■ **Problem to work on**:
Where a line contains the word "axis", copy that line.

■ **Task data**:

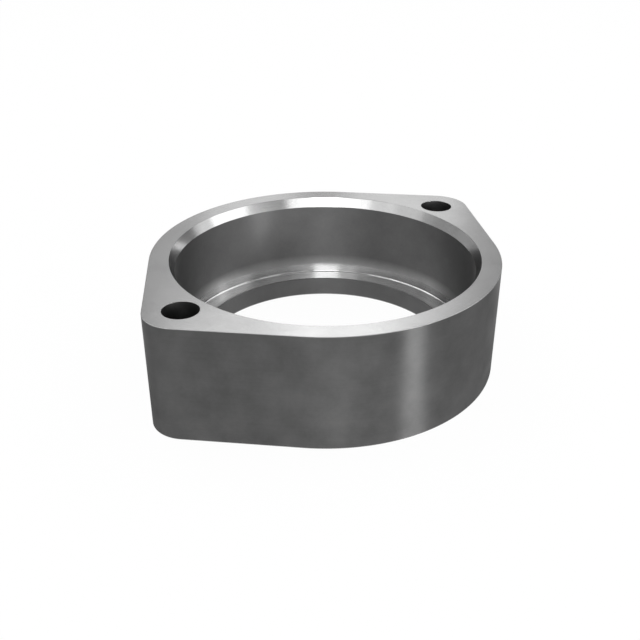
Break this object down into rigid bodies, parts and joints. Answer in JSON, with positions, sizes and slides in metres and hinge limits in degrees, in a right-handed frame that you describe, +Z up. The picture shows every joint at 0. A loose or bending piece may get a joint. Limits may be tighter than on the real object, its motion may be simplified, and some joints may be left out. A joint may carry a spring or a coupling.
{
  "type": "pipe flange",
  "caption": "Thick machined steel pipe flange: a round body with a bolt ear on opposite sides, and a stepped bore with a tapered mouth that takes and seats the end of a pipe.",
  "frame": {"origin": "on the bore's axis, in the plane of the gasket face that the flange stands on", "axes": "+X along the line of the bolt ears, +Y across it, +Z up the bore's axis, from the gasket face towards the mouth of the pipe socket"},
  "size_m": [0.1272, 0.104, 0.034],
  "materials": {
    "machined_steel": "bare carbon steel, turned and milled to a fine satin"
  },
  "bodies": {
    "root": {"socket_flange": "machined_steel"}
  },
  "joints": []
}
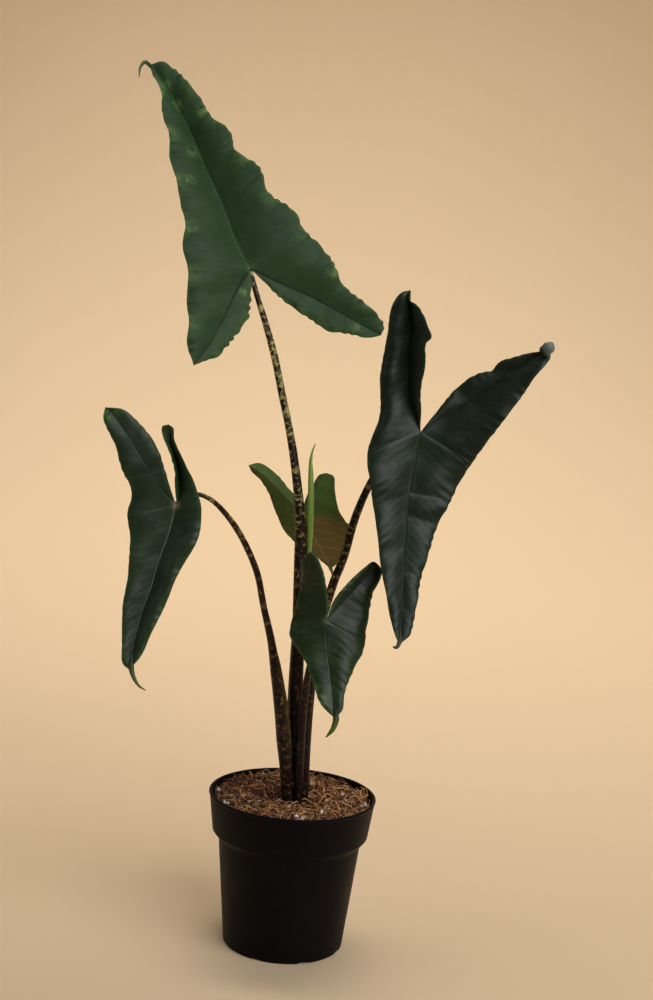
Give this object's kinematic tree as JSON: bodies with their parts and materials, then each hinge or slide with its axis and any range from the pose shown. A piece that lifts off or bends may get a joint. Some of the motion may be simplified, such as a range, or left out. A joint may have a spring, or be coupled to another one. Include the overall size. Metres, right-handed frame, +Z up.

■ **Solution**:
  "frame": {"origin": "on the bore's axis, in the plane of the gasket face that the flange stands on", "axes": "+X along the line of the bolt ears, +Y across it, +Z up the bore's axis, from the gasket face towards the mouth of the pipe socket"},
Give this object's kinematic tree as JSON: bodies with their parts and materials, then each hinge or slide with its axis and any range from the pose shown. A piece that lifts off or bends may get a joint. Some of the motion may be simplified, such as a range, or left out. A joint may have a spring, or be coupled to another one. Include the overall size. Metres, right-handed frame, +Z up.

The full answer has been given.